The result was a joint venture and the creation of Puratos Grand Place, supported by a major investment in a cocoa roasting and grinding line worth around USD 3 million. Despite having alternative financing options, Safarian insisted on bringing BIO back into the picture.
“I wanted BIO involved again,” he says. “Not just for the financing, but because they truly understand development and long-term impact.” BIO supported the second investment phase around 2016–2017. Today, the facility processes 2,000 tonnes of cocoa beans per year, combining industrial scale with continuous research and development.
Impact Beyond Numbers
For Safarian, BIO’s added value was not limited to capital. Working with a development finance institution also meant adopting stricter standards in governance, sustainability, and social responsibility.
“With BIO, you enter a world of ESG obligations,” he says. “Audits, reporting, gender balance, sustainability—it all comes with the funding.”
Rather than seeing this as a constraint, Puratos Grand Place embraced it. The company created a dedicated sustainability function, formalised ESG policies, and began actively monitoring environmental and social performance.
“It helped us structure the organisation and prepare for the joint venture with Puratos,” Safarian reflects. “Today, financial KPIs and higher-purpose KPIs are treated at the same level.”

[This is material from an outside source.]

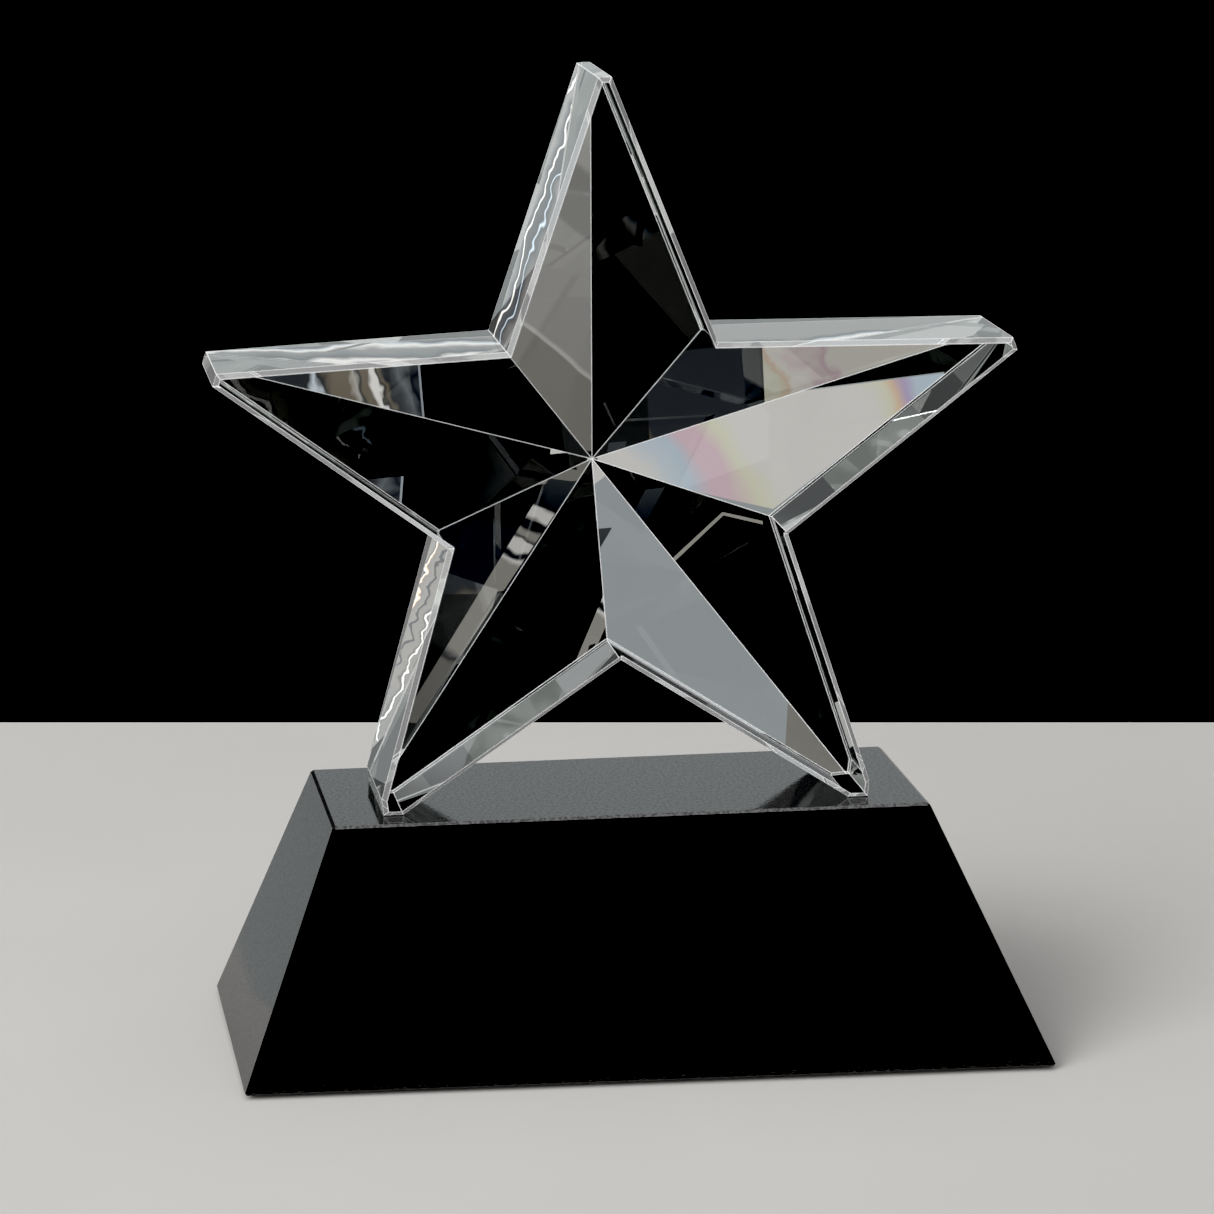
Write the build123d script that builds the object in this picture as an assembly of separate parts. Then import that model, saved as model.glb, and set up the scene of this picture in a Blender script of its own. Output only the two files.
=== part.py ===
from build123d import *
from math import cos, radians, sin
import os

# Crystal award: a clear five-pointed star glued by its two lower points to a black crystal block.
# Millimetres, +Z up. The origin is on the table, under the middle of the block. The star's flat
# face looks along -Y, and its ten back facets rise to one apex towards +Y.

# ---------------------------------------------------------------- driving dimensions
BASE_TOP_WIDTH = 127.0        # 5 in
BASE_BOTTOM_WIDTH = 172.0
BASE_HEIGHT = 55.0
BASE_TOP_DEPTH = 38.0         # 1.5 in
BASE_BOTTOM_DEPTH = 61.0
BASE_EDGE_BEVEL = 0.5         # polished bevel on every edge of the block

PAD_THICKNESS = 1.0           # felt under the block
PAD_INSET = 3.0               # from the block's lower edges
PAD_CORNER_RADIUS = 4.0

STAR_POINT_RADIUS = 93.0      # centre to a point, if the point were sharp
STAR_NOTCH_RADIUS = 38.0      # centre to the inner corner between two arms
STAR_CENTRE_HEIGHT = 70.5     # above the soles of the star's feet
STAR_WALL_DEPTH = 24.0        # front to the back of the side walls
STAR_APEX_RISE = 17.5         # from the back of the side walls to the apex
STAR_SETBACK = 4.5            # star's flat face behind the top front edge of the block
FRONT_BEVEL = 1.0             # polished bevel round the flat face
REAR_BEVEL = 0.4              # polished bevel where the side walls meet the back facets
POINT_CUT = 4.0               # length ground off each of the three free points
FOOT_CORNER_HEIGHT = 3.5      # outer corner ground off each foot: up its outer wall
FOOT_CORNER_WIDTH = 1.4       # and in along its sole

BOND_THICKNESS = 0.2          # cured adhesive film under each foot

ARMS = 5
ARM_STEP = 360.0 / ARMS
HALF_STEP = ARM_STEP / 2

# ---------------------------------------------------------------- derived levels
base_underside = PAD_THICKNESS
base_top = base_underside + BASE_HEIGHT
star_sole = base_top + BOND_THICKNESS
star_centre = star_sole + STAR_CENTRE_HEIGHT
star_front = -BASE_TOP_DEPTH / 2 + STAR_SETBACK


# ---------------------------------------------------------------- geometry in the star's own plane
# A point is (x, z) with the star's centre at (0, 0). Depth is measured back from the flat face.

def polar(radius, direction):
    return Vector(radius * cos(radians(direction)), radius * sin(radians(direction)))


def cross(a, b):
    return a.X * b.Y - a.Y * b.X


def along(start, end, distance):
    """The point at a distance from start, on the way to end."""
    return start + (end - start).normalized() * distance


def at_height(start, end, z):
    """The point of the line start-end that lies at height z."""
    return start + (end - start) * ((z - start.Y) / (end.Y - start.Y))


def inset(loop, distance):
    """The anticlockwise loop moved inwards by a distance, with mitred corners."""
    moved = []
    for here, corner in enumerate(loop):
        arriving = (corner - loop[here - 1]).normalized()
        leaving = (loop[(here + 1) % len(loop)] - corner).normalized()
        inward_a = Vector(-arriving.Y, arriving.X)
        inward_b = Vector(-leaving.Y, leaving.X)
        mitre = (inward_a + inward_b) / (1 + inward_a.dot(inward_b))
        moved.append(corner + mitre * distance)
    return moved


def arm_directions():
    """Anticlockwise, from the right arm."""
    return [90.0 + ARM_STEP * (arm - 1) for arm in range(ARMS)]


def arm_end(direction):
    """The wall corners at the end of one arm, anticlockwise.

    A free point is cut square to its arm. A foot is cut level where it stands on the block, and
    its outer corner is ground off.
    """
    point = polar(STAR_POINT_RADIUS, direction)
    before = polar(STAR_NOTCH_RADIUS, direction - HALF_STEP)
    after = polar(STAR_NOTCH_RADIUS, direction + HALF_STEP)
    sole = -STAR_CENTRE_HEIGHT
    if point.Y > sole:
        cut = POINT_CUT * (before - point).length / (point - before).dot(polar(1, direction))
        return [along(point, before, cut), along(point, after, cut)]
    left_foot = point.X < 0
    outer, inner = (before, after) if left_foot else (after, before)
    step_in = Vector(FOOT_CORNER_WIDTH if left_foot else -FOOT_CORNER_WIDTH, 0)
    corners = [
        at_height(point, outer, sole + FOOT_CORNER_HEIGHT),
        at_height(point, outer, sole) + step_in,
        at_height(point, inner, sole),
    ]
    return corners if left_foot else list(reversed(corners))


def ray_crossing(start, end, direction):
    """Where the edge start-end crosses the ray from the centre."""
    ray = polar(1, direction)
    share = cross(start, ray) / cross(start - end, ray)
    return start + (end - start) * share


def back_depth(point, ridge, valley):
    """Depth of the facet between a ridge and a valley, over a point of the star's plane."""
    tip = polar(STAR_POINT_RADIUS, ridge)
    side = polar(STAR_NOTCH_RADIUS, valley) - tip
    outward_share = cross(point, side) / cross(tip, side)
    return STAR_WALL_DEPTH + STAR_APEX_RISE * (1 - outward_share)


# ---------------------------------------------------------------- the pieces

def star_outline():
    """The star's corners, anticlockwise. A corner is its point and the ridge and valley beside it."""
    outline = []
    for direction in arm_directions():
        before, after = direction - HALF_STEP, direction + HALF_STEP
        for point in arm_end(direction):
            valley = after if cross(polar(1, direction), point) > 0 else before
            outline.append((point, direction, valley))
        outline.append((polar(STAR_NOTCH_RADIUS, after), direction, after))
    return outline


def make_star():
    """Flat face, front and rear bevels, side walls, cut ends and ten back facets."""

    def place(point, depth):
        return Vector(point.X, star_front + depth, star_centre + point.Y)

    # one point per corner on each of the four rings, from the flat face to the back facets
    outline = star_outline()
    count = len(outline)
    walls = [point for point, ridge, valley in outline]
    front = [place(point, 0) for point in inset(walls, FRONT_BEVEL)]
    front_rim = [place(point, FRONT_BEVEL) for point in walls]
    inner = inset(walls, REAR_BEVEL)
    rear_rim = []
    rear = []
    for point, inner_point, (_, ridge, valley) in zip(walls, inner, outline):
        rear_rim.append(place(point, back_depth(point, ridge, valley) - REAR_BEVEL))
        rear.append(place(inner_point, back_depth(inner_point, ridge, valley)))

    # walk round the star: each back facet starts at a valley and ends at a ridge, or the other way
    apex = place(Vector(0, 0), STAR_WALL_DEPTH + STAR_APEX_RISE)
    facet = [apex, rear[-1]]
    loops = [front]
    for here in range(count):
        there = (here + 1) % count
        ridge, valley = outline[here][1:]
        crosses_ridge = outline[there][1] == ridge and outline[there][2] != valley
        wall = [front_rim[here], front_rim[there], rear_rim[there], rear_rim[here]]
        facet.append(rear[here])
        if crosses_ridge and cross(polar(1, ridge), walls[here]) < 0:
            # the cut end of an arm, where the ridge runs out half way along the wall
            on_wall = ray_crossing(walls[here], walls[there], ridge)
            on_facet = ray_crossing(inner[here], inner[there], ridge)
            rim_end = place(on_wall, back_depth(on_wall, ridge, valley) - REAR_BEVEL)
            ridge_end = place(on_facet, back_depth(on_facet, ridge, valley))
            wall.insert(3, rim_end)
            loops.append([rear_rim[here], rim_end, ridge_end, rear[here]])
            loops.append([rim_end, rear_rim[there], rear[there], ridge_end])
            loops.append(facet + [ridge_end])
            facet = [apex, ridge_end]
        else:
            loops.append([rear_rim[here], rear_rim[there], rear[there], rear[here]])
        at_notch = walls[here].length < STAR_NOTCH_RADIUS * 1.001
        if at_notch:
            loops.append(facet)
            facet = [apex, rear[here]]
        loops.append(wall)
        loops.append([front[here], front[there], front_rim[there], front_rim[here]])
    return Solid(Shell([Face(Wire.make_polygon(loop, close=True)) for loop in loops]))


def make_base():
    """The black block: a frustum, wider and deeper at the bottom, with all its edges bevelled."""
    bottom = Plane.XY.offset(base_underside) * Rectangle(BASE_BOTTOM_WIDTH, BASE_BOTTOM_DEPTH)
    top = Plane.XY.offset(base_top) * Rectangle(BASE_TOP_WIDTH, BASE_TOP_DEPTH)
    block = loft([bottom.face(), top.face()])
    return chamfer(block.edges(), BASE_EDGE_BEVEL)


def make_pad():
    """Thin felt, cut a little smaller than the block's underside."""
    sheet = RectangleRounded(BASE_BOTTOM_WIDTH - 2 * PAD_INSET, BASE_BOTTOM_DEPTH - 2 * PAD_INSET,
                             PAD_CORNER_RADIUS)
    return extrude(sheet, PAD_THICKNESS)


def make_bond(star, side):
    """The adhesive film under one foot, with the foot's own footprint. side is -1 left, 1 right."""
    soles = star.faces().group_by(Axis.Z)[0]
    sole = soles.sort_by(Axis.X)[0 if side < 0 else -1]
    return extrude(sole, BOND_THICKNESS, dir=(0, 0, -1))


# ---------------------------------------------------------------- write the pieces
os.makedirs("parts", exist_ok=True)

star = make_star()
pieces = {
    "crystal_star": star,
    "crystal_base": make_base(),
    "bond_left": make_bond(star, -1),
    "bond_right": make_bond(star, 1),
    "base_pad": make_pad(),
}
for name, piece in pieces.items():
    export_step(piece, f"parts/{name}.step")
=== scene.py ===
from math import cos, radians, sin

import bpy
from mathutils import Matrix, Vector


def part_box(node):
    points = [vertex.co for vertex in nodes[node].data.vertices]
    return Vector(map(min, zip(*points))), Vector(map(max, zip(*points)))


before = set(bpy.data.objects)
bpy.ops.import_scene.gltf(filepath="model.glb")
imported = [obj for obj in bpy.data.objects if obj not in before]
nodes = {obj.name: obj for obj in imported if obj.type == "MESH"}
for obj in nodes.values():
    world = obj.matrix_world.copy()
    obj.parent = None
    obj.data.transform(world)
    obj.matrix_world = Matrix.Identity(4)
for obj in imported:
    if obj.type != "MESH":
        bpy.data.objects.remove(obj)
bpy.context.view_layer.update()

# The crystal award: a clear star bonded by its two feet to a black crystal block with a felt pad.
# Metres, +Z up, in the frame's own axes. The star's flat face looks along -Y.
#
# A facet of the star shows whatever stands where it bends the view to. So in the photograph's own
# view black flags and lit cards stand round the star, as in a photo studio. Other views leave
# them out.

star_low, star_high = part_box("crystal_star")
base_low, base_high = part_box("crystal_base")
MM = 0.001
STAR_CENTRE_HEIGHT = 70.5 * MM   # above the soles of the star's feet


# ---------------------------------------------------------------- node helpers

def new_material(name):
    """An empty node material and its tree."""
    material = bpy.data.materials.new(name)
    material.use_nodes = True
    material.node_tree.nodes.clear()
    return material, material.node_tree


def finished(material, shader):
    """The material, with the shader on its surface."""
    output = material.node_tree.nodes.new("ShaderNodeOutputMaterial")
    material.node_tree.links.new(shader, output.inputs["Surface"])
    return material


def plug(tree, socket, value):
    """Links value to the socket if it is a socket, and otherwise sets it."""
    if isinstance(value, bpy.types.NodeSocket):
        tree.links.new(value, socket)
    else:
        socket.default_value = value


def add(tree, kind, **inputs):
    """A node with some of its inputs set by name."""
    node = tree.nodes.new(kind)
    for name, value in inputs.items():
        plug(tree, node.inputs[name.replace("_", " ")], value)
    return node


def maths(tree, operation, first, second=0.0):
    node = tree.nodes.new("ShaderNodeMath")
    node.operation = operation
    plug(tree, node.inputs[0], first)
    plug(tree, node.inputs[1], second)
    return node.outputs[0]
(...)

He estimates that 50–60% of the company’s sustainability maturity can be traced back to its journey with BIO.
Looking Ahead
Vietnam’s economy is growing rapidly, and Puratos Grand Place has been the undisputed leader in B2B chocolate since 2001, with a market share of around 65%. The challenge now is not demand, but capacity.

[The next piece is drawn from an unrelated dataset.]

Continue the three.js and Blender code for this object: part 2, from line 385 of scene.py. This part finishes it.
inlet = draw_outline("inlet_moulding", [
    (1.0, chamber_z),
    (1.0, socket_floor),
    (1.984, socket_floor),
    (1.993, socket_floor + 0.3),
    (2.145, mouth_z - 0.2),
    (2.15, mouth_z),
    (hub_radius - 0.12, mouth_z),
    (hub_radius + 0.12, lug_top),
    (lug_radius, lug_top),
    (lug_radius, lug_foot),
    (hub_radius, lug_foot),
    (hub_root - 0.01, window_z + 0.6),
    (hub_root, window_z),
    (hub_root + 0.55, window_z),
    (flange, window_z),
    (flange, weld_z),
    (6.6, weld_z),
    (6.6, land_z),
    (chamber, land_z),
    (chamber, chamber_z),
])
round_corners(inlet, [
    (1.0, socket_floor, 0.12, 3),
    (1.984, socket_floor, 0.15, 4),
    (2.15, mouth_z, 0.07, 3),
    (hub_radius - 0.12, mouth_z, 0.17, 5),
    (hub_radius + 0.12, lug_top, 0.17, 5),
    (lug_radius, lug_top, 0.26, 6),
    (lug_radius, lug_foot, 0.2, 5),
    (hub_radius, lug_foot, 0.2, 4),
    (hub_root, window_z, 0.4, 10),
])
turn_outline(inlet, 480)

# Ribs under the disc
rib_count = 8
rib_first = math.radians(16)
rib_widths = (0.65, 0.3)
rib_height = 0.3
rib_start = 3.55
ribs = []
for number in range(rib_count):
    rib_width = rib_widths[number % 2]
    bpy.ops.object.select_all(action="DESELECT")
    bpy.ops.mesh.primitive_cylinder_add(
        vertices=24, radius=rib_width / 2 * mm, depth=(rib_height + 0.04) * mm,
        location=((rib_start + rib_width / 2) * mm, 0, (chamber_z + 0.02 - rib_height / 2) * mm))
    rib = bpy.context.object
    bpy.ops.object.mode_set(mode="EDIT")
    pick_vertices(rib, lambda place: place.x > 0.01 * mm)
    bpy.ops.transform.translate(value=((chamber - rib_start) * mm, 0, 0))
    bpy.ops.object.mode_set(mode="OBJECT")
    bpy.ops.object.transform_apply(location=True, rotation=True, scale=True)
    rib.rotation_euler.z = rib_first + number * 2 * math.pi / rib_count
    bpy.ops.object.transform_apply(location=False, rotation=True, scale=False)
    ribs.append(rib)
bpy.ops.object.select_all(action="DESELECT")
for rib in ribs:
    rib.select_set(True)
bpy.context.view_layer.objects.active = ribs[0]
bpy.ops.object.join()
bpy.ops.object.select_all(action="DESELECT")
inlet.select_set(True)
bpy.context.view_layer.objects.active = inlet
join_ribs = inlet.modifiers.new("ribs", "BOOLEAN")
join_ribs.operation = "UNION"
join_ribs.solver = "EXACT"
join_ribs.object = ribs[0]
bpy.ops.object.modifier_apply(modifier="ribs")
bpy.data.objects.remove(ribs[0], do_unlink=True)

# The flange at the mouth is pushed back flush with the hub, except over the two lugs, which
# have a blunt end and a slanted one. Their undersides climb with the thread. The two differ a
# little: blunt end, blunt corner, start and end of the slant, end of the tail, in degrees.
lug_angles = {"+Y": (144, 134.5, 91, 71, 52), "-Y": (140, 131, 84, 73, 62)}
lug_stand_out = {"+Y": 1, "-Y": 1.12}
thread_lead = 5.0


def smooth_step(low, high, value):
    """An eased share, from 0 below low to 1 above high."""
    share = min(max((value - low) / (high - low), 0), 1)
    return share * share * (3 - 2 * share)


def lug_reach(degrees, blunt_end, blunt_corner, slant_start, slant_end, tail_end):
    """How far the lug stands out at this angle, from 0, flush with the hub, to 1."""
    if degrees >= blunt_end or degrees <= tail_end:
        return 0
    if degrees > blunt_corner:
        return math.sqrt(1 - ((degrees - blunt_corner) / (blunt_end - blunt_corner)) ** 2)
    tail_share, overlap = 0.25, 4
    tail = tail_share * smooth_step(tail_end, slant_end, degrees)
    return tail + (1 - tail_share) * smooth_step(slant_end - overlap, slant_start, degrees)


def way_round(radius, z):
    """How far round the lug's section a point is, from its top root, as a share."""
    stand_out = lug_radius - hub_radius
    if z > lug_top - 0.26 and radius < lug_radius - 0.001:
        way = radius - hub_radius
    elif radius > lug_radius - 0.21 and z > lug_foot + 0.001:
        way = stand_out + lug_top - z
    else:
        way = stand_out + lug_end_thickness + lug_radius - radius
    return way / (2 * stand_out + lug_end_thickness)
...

“Our factories are reaching their limits,” Safarian says. “Within the next few years, we’ll need to build a new, centralised facility that can support growth until at least 2040.”
It will be a major investment—and potentially a new chapter in a partnership that has already lasted decades.
Looking back, Safarian remains unequivocal.
“BIO was not just a lender,” he says. “They believed in a project others thought was too small. And that belief changed everything.”